Czy wiecie, że ten owoc może kosztować nawet 150 dolarów za sztukę??? Po święcie można z niego zrobić marmoladę i spożyć. Na surowo jednak miąższ jest niesmaczny, ze skórki robi się natomiast kandyzowany dodatek do ciast. Są też etrogowe perfumy. Prrrrrrrrrrrrr, no to wracam do Szydłowa.

Gotyckie freski

W kościele p.w. Św. Ducha, położonym poza murami miasta, prawdopodobnie najstarszym, którego historia sięga początków miasta – odkryto na ścianach gotyckie polichromie. Byliśmy we wnętrzu, jednak zdjęć robić nie było można, bo trwa restauracja fresków, wykonywana przez samotnie pracująca panią doktor z Uniwersytetu Jagiellońskiego. Freski są przepiękne, kolorowe, przedstawiają sceny Nowego Testamentu. Unikat.

Śliwkowa wieś

No i na koniec powrót do owoców – ale nie o etrogu będzie, a o śliwce. 1000 sadów śliwkowych, znajdujących  się w okolicach wsi to nie przelewki – dlatego właśnie  Szydłów nazywany jest stolicą polskiej śliwki! W sierpniu są tu śliwkowe dni i wydarzenia, niestety, nie załapaliśmy się. Nie spróbowaliśmy też lokalnej śliwki, pojechaliśmy dalej, bo wszak Szydłów nie był celem naszej wyprawy. Warto było jednak się tu zatrzymać!

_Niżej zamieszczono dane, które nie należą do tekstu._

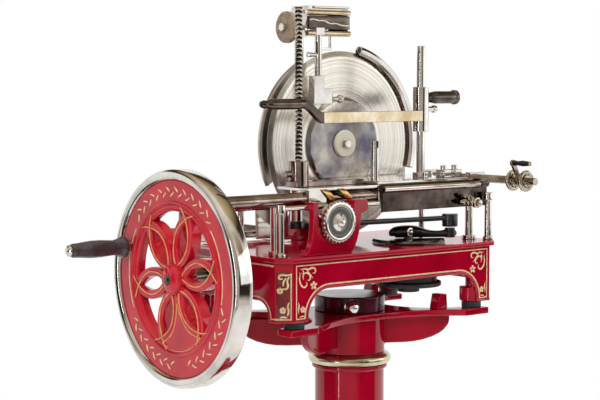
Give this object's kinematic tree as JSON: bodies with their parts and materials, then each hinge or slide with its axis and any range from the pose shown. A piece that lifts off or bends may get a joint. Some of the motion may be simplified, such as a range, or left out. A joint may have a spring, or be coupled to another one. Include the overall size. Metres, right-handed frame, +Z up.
{
  "type": "hand crank meat slicer",
  "caption": "Pedestal meat slicer worked by an openwork flywheel with a crank grip: round blade, sliding carriage, cross-fed meat table, press, thickness dial and built-in sharpener.",
  "frame": {"origin": "on the floor under the middle of the base casting, at the pedestal's flat foot", "axes": "+Z up; +X along the carriage's travel, from the flywheel to the cross-feed end; the operator's side is -Y and the blade faces it"},
  "size_m": [0.784, 0.561, 1.367],
  "materials": {
    "red_enamel": "deep red gloss enamel",
    "chrome": "bright plating",
    "nickel": "warm nickel plating",
    "brushed_steel": "ground steel",
    "black_steel": "black gloss paint",
    "dark_iron": "dark machined iron",
    "grip_black": "dark moulded grip",
    "rubber": "matt",
    "cream_enamel": "cream enamel",
    "abrasive_stone": "bonded abrasive, brown grey"
  },
  "bodies": {
    "stand": {"stand_foot": "red_enamel", "stand_column": "red_enamel", "stand_bead_ring": "nickel", "stand_plate": "red_enamel", "stand_turret": "dark_iron", "anchor_lugs": "red_enamel", "base_frame": "red_enamel", "rubber_feet": "rubber", "gear_case": "dark_iron", "gear_case_cover": "dark_iron", "carriage_rail": "chrome", "rail_supports": "chrome", "rear_rail": "brushed_steel", "corner_posts": "chrome", "front_guide_rod": "chrome", "dial_yoke": "red_enamel", "blade_pillar": "brushed_steel", "blade_guard": "chrome", "deflector_plate": "brushed_steel", "slice_tray": "brushed_steel", "tray_bars": "brushed_steel", "sharpener_post": "chrome"},
    "flywheel": {"flywheel_rim": "chrome", "flywheel_disc": "red_enamel", "flywheel_shaft": "brushed_steel", "flywheel_bolt": "dark_iron", "grip_spindle": "chrome"},
    "hand_grip": {"crank_grip": "grip_black"},
    "crank": {"crank_shaft": "brushed_steel", "crank_disc": "dark_iron", "crank_arm": "black_steel"},
    "slicing_blade": {"blade": "brushed_steel", "blade_hub_disc": "cream_enamel", "blade_bolt": "brushed_steel", "blade_shaft": "brushed_steel"},
    "carriage": {"carriage_saddle": "brushed_steel", "carriage_apron": "chrome"},
    "drive_rod": {"connecting_rod": "black_steel"},
    "table": {"meat_table": "brushed_steel", "rack_bracket": "brushed_steel", "toothed_rack": "brushed_steel", "tall_post": "chrome", "meat_pin": "chrome", "table_clamps": "dark_iron"},
    "cross_feed": {"feed_screw": "brushed_steel", "feed_hand_rings": "chrome", "feed_crank_arm": "chrome"},
    "feed_handle": {"feed_grip": "grip_black"},
    "meat_press": {"press_clamp": "chrome", "press_bar": "chrome", "press_grip": "chrome", "press_side_grip": "chrome"},
    "dial": {"thickness_dial": "dark_iron", "dial_dome_nut": "chrome"},
    "sharpener_head": {"sharpener_housing": "chrome", "sharpener_stem": "chrome"},
    "grinding_stone": {"sharpening_stone": "abrasive_stone"},
    "knob": {"lock_knob": "chrome"},
    "lever": {"clamp_lever": "chrome"}
  },
  "joints": [
    {"name": "flywheel_spin", "type": "hinge", "parent": "stand", "child": "flywheel", "pos_m": [-0.391, 0, 0.888], "axis": [1, 0, 0], "continuous": true},
    {"name": "grip_spin", "type": "hinge", "parent": "flywheel", "child": "hand_grip", "pos_m": [-0.391, 0.13981, 0.93342], "axis": [1, 0, 0], "continuous": true},
    {"name": "crank_turn", "type": "hinge", "parent": "stand", "child": "crank", "pos_m": [0.111, -0.055, 0.928], "axis": [0, 0, 1], "continuous": true},
    {"name": "blade_spin", "type": "hinge", "parent": "stand", "child": "slicing_blade", "pos_m": [0.032, 0.048, 1.11], "axis": [0, 1, 0], "continuous": true},
    {"name": "carriage_slide", "type": "slide", "parent": "stand", "child": "carriage", "axis": [1, 0, 0], "range_m": [-0.152, 0.008]},
    {"name": "rod_swing", "type": "hinge", "parent": "carriage", "child": "drive_rod", "pos_m": [-0.158, -0.052, 0.966], "axis": [0, 0, 1], "range_deg": [-6.8, 20.3]},
    {"name": "table_feed", "type": "slide", "parent": "carriage", "child": "table", "axis": [0, 1, 0], "range_m": [-0.08, 0]},
    {"name": "feed_turn", "type": "hinge", "parent": "carriage", "child": "cross_feed", "pos_m": [0.242, 0, 1.044], "axis": [0, 1, 0], "range_deg": [-3600, 0]},
    {"name": "feed_handle_spin", "type": "hinge", "parent": "cross_feed", "child": "feed_handle", "pos_m": [0.22416, -0.226, 1.07755], "axis": [0, 1, 0], "continuous": true},
    {"name": "press_height", "type": "slide", "parent": "table", "child": "meat_press", "axis": [0, 0, 1], "range_m": [-0.072, 0.06]},
    {"name": "dial_turn", "type": "hinge", "parent": "stand", "child": "dial", "pos_m": [-0.137, -0.123, 0.983], "axis": [0, 1, 0], "range_deg": [-150, 150]},
    {"name": "sharpener_lift", "type": "slide", "parent": "stand", "child": "sharpener_head", "axis": [0, 0, 1], "range_m": [-0.012, 0.03]},
    {"name": "stone_spin", "type": "hinge", "parent": "sharpener_head", "child": "grinding_stone", "pos_m": [-0.1, 0.04, 1.327], "axis": [1, 0, 0], "continuous": true},
    {"name": "lock_turn", "type": "hinge", "parent": "stand", "child": "knob", "pos_m": [0.012, 0, 0.815], "axis": [0.6157, 0.788, 0], "range_deg": [-90, 360]},
    {"name": "lever_turn", "type": "hinge", "parent": "carriage", "child": "lever", "pos_m": [0.226, -0.105, 0.998], "axis": [0, 1, 0], "range_deg": [-35, 35]}
  ],
  "couplings": [
    {"joint": "crank_turn", "follows": "flywheel_spin", "ratio": 1},
    {"joint": "blade_spin", "follows": "flywheel_spin", "ratio": 2},
    {"joint": "feed_turn", "follows": "table_feed", "rad_per_m": 785.4}
  ]
}
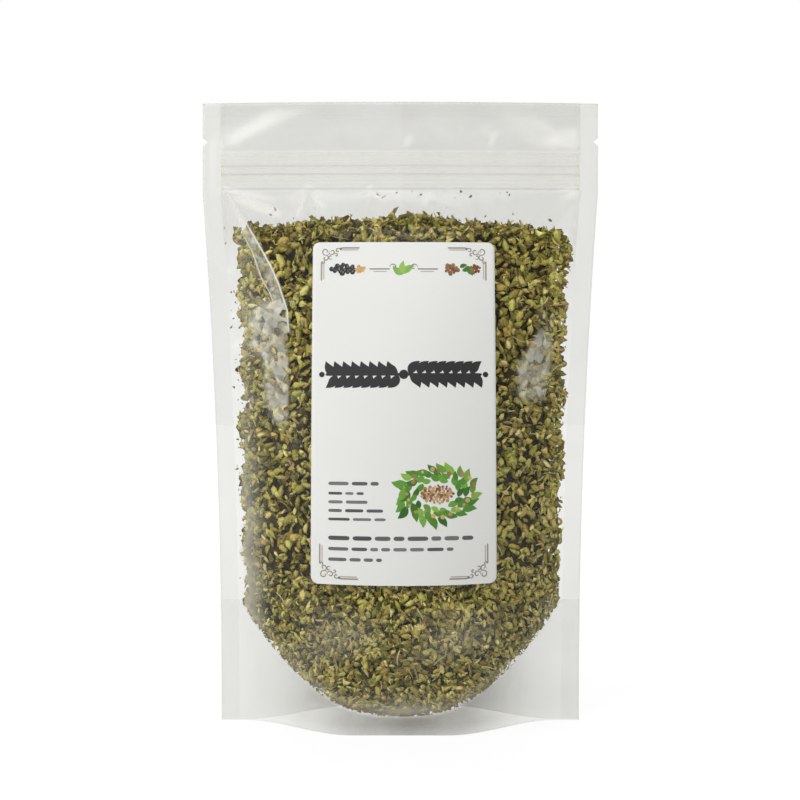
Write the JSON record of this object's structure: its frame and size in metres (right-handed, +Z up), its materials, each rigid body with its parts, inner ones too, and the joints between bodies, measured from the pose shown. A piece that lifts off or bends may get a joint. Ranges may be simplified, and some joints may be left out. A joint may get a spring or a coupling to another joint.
{
  "type": "filled stand-up pouch",
  "caption": "Clear plastic stand-up zip pouch filled with rubbed dried marjoram leaves, with a bottom gusset, tear notches and a paper label on the front.",
  "frame": {"origin": "the middle of the foot, on the surface that the pouch stands on", "axes": "+Z up, the label and front panel face -Y, +X to the right as seen from the front"},
  "size_m": [0.13, 0.0522, 0.2026],
  "materials": {
    "clear_film": "gloss",
    "zip_film": "gloss",
    "label_paper": "satin",
    "dried_leaf": "matte"
  },
  "bodies": {
    "root": {"front_film": "clear_film", "back_film": "clear_film", "bottom_gusset": "clear_film", "zip_strip_front": "zip_film", "zip_strip_back": "zip_film", "front_label": "label_paper", "marjoram_fill": "dried_leaf"}
  },
  "joints": []
}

Aż szalenie trudno mi teraz rozstrzygnąć, któremu miastu bardziej należy się etykieta "polskie Carcassonne": Paczkowowi czy Szydłowowi...

2 komentarze:

  1. Twój wpis krajoznawczy jak zawsze znakomity. Kierując się lokalnym patriotyzmem stawiam na Paczków. Wszak jeśli rzucę beretem, doleci do miasteczka. :)

    OdpowiedzUsuń
  2. Jeśli beret jest moherowy - różnie może być... :-) Myśle jednak, że to słuszna koncepcja (by Nysa była polskim Carcassonne), bo obu nam bliższa sercu koszula :-) Nie chciałam po porstu byc niedelikatna w poście... Pozdrawiam serdecznie!